__Stated problem__: Return exactly the listing's lines, from its first line to the line holding "return tan(turn) - turn", ends included.

__Given material__:
# # # # #
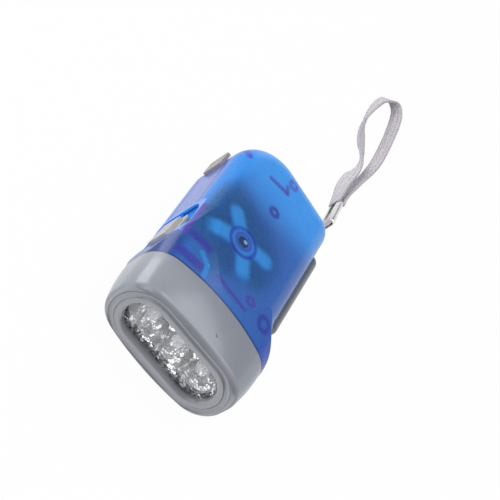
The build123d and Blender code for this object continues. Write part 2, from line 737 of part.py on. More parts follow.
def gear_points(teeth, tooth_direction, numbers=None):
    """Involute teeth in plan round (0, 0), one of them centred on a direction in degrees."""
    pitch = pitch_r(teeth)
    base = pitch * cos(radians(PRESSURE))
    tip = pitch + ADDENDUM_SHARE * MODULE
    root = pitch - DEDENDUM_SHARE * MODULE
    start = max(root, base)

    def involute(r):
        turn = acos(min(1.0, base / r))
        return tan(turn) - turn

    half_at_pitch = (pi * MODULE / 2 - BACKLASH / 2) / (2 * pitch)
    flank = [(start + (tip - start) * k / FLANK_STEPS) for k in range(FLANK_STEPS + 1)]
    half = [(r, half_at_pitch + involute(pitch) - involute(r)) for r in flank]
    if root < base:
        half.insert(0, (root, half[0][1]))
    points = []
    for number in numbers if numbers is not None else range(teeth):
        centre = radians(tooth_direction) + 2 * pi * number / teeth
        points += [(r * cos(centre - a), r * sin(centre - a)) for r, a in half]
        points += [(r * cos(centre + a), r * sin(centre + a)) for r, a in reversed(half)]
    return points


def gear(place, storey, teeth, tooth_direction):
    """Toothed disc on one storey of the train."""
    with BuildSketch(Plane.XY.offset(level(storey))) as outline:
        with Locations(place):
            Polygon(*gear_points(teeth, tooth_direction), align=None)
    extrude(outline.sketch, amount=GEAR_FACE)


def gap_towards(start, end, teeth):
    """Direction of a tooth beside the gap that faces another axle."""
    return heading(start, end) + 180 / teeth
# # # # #
__Correct result__:
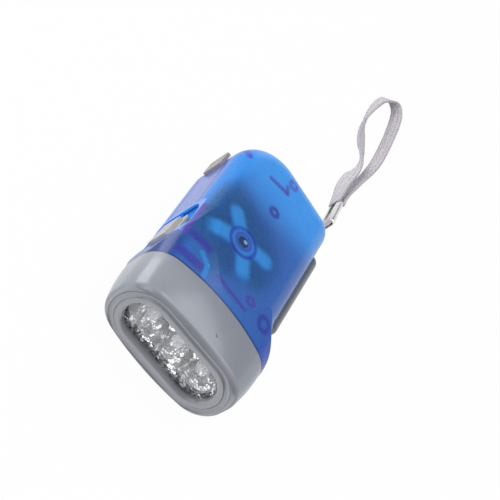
The build123d and Blender code for this object continues. Write part 2, from line 737 of part.py on. More parts follow.
def gear_points(teeth, tooth_direction, numbers=None):
    """Involute teeth in plan round (0, 0), one of them centred on a direction in degrees."""
    pitch = pitch_r(teeth)
    base = pitch * cos(radians(PRESSURE))
    tip = pitch + ADDENDUM_SHARE * MODULE
    root = pitch - DEDENDUM_SHARE * MODULE
    start = max(root, base)

    def involute(r):
        turn = acos(min(1.0, base / r))
        return tan(turn) - turn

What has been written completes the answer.